Now chickadees have been singing and so have Carolina wrens and cardinals and some song sparrows’ teakettles have started to boil. But these troubadours are likely to loosen up their vocal chords anytime during the winter if we get a couple of warm sunshiny days. And while you may hear an emphatic and prolonged “drrriinnkk” or “driinnkk teaaa” or “tea-ea-ea” from a wintertime towhee, the bawdy, lascivious, full-throated “Drink your tea-ea-ea-ea-ea!” is generally reserved for karaoke night at the local singles bar after a long cold winter.
Towhees in the yard aren’t the only signs of spring.
A walk around Lake Junaluska last Thursday produced 20-plus tree swallows. An unidentified shorebird was also observed at the lake.

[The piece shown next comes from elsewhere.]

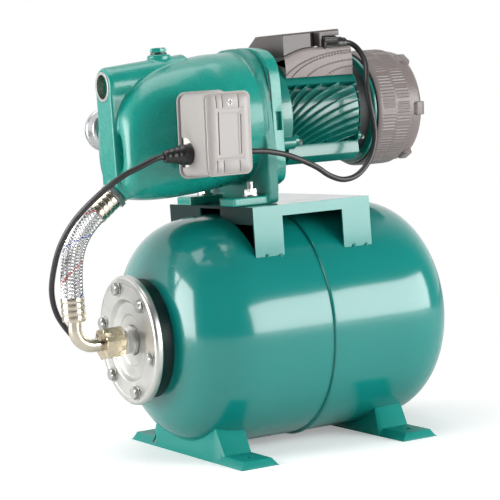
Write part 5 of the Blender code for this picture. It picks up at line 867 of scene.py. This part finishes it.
def top_band():
    """The smooth cover plate over the fins' upper ends, as far as the saddle hides it from above."""
    turn = np.linspace(BAND_EDGE, np.pi - BAND_EDGE, 90)
    outer, inner = BARREL + FIN_HEIGHT + 0.0003, BARREL - 0.002
    loop = [(HOUSING_LOW, outer - 0.001), (HOUSING_LOW + 0.001, outer), (FIN_END - 0.001, outer),
            (FIN_END, outer - 0.001), (FIN_END, inner), (HOUSING_LOW, inner)]
    rows = [[on_shaft(x, -r * math.cos(t), r * math.sin(t)) for x, r in loop] for t in turn]
    return loft(rows)


housing = [lathe([(HOUSING_LOW, 0.05), (HOUSING_LOW, BARREL), (FIN_END, BARREL), (FIN_END + 0.001, BARREL - 0.002),
                  (HOUSING_HIGH, BARREL - 0.002), (HOUSING_HIGH, 0.05)], on_shaft(0), X_AXIS, 192, 0.001, closed=True),
           top_band()]
for side in (-1, 1):
    for i in range(16):
        strip = fin(FIN_TOP - FIN_PITCH * i, side)
        if strip:
            housing.append(strip)
for angle in (210, 330):
    spot = on_shaft(0, 0.0625 * math.cos(math.radians(angle)), 0.0625 * math.sin(math.radians(angle)))
    for low, high, size in ((HOUSING_LOW, 0.0158, 0.0070), (FIN_END - 0.006, FIN_END - 0.001, 0.0052)):
        housing.append(lathe([(low, 0), (low, size), (high, size), (high, 0)], spot, X_AXIS, 40, 0.001))
put("motor_body", housing, MOTOR_PAINT, ("motor_housing",), sharp=40)
ledge = [(-0.0522, 0.3505), (-0.0538, 0.3360), (-0.044, 0.3275), (0.044, 0.3275), (0.0538, 0.3360),
         (0.0522, 0.3505)]
put("motor_ledge", [loft(prism(eased(ledge, 0.0008, 2, closed=True), HOUSING_LOW + 0.001, FIN_END - 0.002, "X"))],
    MOTOR_PAINT, bevel=0.0005, sharp=20)

# %% [markdown]
# The plate in front of the motor has the flange's rounded square, with a dark joint between the two and a
# drain slot on its near edge. Behind the fins a dark ring paints the shade of the gap in front of the shield's bright
# rim.

# %% Motor ends
PLATE_LOW, PLATE_HIGH = -0.0238, -0.0102
plate = put("motor_front", [loft(prism(smooth_outline(PLATE_HALF), PLATE_LOW, PLATE_HIGH, "X"))],
            CAST_PAINT, ("motor_bracket",))
carve(plate, [joined([block((-0.0193, -0.0127), (side * 0.0685 - 0.004, side * 0.0685 + 0.004), (0.370, 0.391))
                      for side in (-1, 1)])])
soften(plate, 0.0012, 35)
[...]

I didn’t have binoculars and the distance was too great and the lighting too bad to make out more than a silhouette working the edge of the small channel that’s left in the middle of the lake. The bird was foraging like a sandpiper and from its size and posture, I would guess pectoral.

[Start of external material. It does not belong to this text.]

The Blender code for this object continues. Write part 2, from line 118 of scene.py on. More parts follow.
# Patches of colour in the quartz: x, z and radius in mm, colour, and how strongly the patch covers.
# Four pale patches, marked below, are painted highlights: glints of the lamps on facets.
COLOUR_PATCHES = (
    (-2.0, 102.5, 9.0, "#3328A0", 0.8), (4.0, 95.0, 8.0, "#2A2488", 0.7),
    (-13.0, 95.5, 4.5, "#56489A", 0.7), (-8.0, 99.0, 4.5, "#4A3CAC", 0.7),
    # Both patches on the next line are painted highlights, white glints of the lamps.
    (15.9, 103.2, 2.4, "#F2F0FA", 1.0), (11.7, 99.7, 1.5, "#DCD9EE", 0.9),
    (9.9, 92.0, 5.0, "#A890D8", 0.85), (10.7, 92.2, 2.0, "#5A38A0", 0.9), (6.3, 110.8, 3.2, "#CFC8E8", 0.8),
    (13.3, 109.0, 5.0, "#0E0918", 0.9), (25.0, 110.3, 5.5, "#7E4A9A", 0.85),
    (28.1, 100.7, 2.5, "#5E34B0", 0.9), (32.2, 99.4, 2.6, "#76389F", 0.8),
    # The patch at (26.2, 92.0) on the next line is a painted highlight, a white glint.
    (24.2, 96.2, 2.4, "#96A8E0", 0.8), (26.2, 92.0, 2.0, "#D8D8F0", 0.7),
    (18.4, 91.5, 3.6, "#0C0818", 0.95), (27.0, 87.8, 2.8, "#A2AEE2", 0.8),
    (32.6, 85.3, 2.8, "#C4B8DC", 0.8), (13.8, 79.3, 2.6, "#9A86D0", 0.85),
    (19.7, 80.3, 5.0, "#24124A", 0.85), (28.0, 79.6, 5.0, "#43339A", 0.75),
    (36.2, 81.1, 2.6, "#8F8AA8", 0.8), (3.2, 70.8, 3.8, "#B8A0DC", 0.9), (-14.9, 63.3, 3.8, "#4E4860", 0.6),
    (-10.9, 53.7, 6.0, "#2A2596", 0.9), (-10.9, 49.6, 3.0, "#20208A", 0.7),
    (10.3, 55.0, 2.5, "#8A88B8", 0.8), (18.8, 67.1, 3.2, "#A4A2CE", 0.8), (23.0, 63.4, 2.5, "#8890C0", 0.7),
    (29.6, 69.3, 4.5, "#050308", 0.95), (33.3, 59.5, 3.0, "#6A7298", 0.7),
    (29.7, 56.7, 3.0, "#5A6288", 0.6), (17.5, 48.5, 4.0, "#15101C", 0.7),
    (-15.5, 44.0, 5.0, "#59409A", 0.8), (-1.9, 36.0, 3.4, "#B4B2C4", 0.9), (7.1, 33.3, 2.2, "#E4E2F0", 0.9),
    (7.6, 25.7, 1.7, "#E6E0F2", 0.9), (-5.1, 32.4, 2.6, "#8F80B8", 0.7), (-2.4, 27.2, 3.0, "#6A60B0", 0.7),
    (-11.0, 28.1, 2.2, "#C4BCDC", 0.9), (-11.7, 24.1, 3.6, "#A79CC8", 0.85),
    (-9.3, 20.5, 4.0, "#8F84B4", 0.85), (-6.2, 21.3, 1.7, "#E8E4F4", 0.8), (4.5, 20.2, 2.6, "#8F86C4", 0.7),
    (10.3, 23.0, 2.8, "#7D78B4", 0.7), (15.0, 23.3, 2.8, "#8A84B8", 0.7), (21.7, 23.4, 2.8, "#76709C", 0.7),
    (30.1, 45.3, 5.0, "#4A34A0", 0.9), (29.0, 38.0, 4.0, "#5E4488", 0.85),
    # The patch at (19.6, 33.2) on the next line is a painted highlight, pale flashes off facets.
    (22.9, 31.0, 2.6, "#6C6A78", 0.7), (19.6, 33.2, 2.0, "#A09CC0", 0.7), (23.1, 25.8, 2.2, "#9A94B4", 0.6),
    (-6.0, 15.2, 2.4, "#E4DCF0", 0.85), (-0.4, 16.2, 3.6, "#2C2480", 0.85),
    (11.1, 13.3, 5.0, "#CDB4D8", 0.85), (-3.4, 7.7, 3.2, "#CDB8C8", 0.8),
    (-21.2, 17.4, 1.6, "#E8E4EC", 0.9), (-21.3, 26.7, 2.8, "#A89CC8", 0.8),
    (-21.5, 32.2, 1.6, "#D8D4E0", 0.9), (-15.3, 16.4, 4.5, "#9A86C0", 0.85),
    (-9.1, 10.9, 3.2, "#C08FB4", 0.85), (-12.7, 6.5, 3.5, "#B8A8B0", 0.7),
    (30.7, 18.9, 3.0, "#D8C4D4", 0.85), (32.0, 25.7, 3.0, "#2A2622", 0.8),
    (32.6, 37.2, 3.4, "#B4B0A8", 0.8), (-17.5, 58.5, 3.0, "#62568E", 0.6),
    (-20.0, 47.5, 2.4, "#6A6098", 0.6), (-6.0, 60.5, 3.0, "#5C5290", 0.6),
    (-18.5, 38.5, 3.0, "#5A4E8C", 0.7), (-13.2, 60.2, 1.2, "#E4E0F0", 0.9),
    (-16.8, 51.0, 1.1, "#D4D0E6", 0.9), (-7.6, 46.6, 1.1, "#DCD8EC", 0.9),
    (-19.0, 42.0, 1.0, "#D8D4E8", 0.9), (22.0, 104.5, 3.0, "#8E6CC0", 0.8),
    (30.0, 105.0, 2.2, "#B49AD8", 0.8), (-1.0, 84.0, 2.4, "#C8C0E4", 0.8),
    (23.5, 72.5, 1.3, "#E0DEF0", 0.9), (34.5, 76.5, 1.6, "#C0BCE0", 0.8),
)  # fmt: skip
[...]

Pectorals are early migrants and commonly seen around the lake in migration when it’s drawn down. Wayne Forsythe reported pectorals along with American golden plovers, killdeers, horned larks and American pipits along Hooper Lane in Henderson County last Sunday.
Birds aren’t the only winged harbingers of spring. Butterflies are being reported across the region. Question marks and mourning cloaks have been reported from Kingsport, Tenn. And mourning cloaks have also been reported from Catawba County. Of course one look up at the red maple buds should clue you in that the brown leaf litter will soon be parting as the green shoots of trout lily, bloodroot, toothwort, trailing arbutus and other spring ephemerals claw their way to sunshine.
This is not to say that Ma Nature won’t dust us with another snow or two. I remember back in April 2005 when I was surveying for migrants at Balsam Mountain Preserve. It was 30 degrees, snowing, and some places had half an inch of the white stuff on the ground. But when I could find sheltered places out of the wind, early migrants like northern parula warblers, blackburnian warblers, black-and-white warblers, blue-headed vireos and rose-breasted grosbeaks were singing in the snow. So go ahead and fire up your teapot because before you know it, it will be time to sit on your deck and “Drink your tea-ea-ea-ea-ea!”